As mentioned earlier, communication between software developers and information security staff is crucial when identifying enterprise software defects. To this end, auditors need to recommend that developers and information security staff communicate regularly during the software development and risk assessment process. This communication can take the form of regular meetings or can be facilitated by an online knowledge base and ticketing tool, such as Issue-Tracker, that provides an updated picture of well-known defects and security events. For instance, by publishing CVSS scores and countermeasure costs, the developer and security staff can respond to a particular type of event in a consistent fashion.

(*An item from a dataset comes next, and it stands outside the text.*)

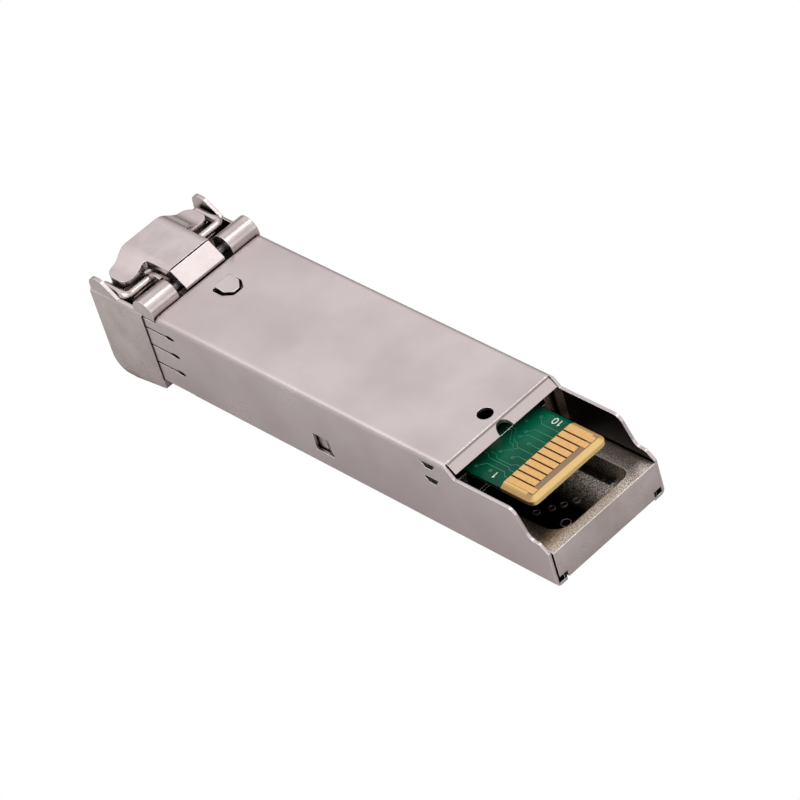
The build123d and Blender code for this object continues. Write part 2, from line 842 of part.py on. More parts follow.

Finally, the complexity of enterprise systems requires that those responsible for performing the risk assessment have the necessary skills to do so. To maximize the team's efforts, auditors must recommend that expert risk analysts who can facilitate the process become part of the assessment team. These analysts can help organizations to identify fault-prone modules in companywide operations that have the most impact on system reliability and downtime, develop sustaining metrics to reduce defects, train application programmers in best security practices, and help the organization choose risk analysis processes that have a high return on investment.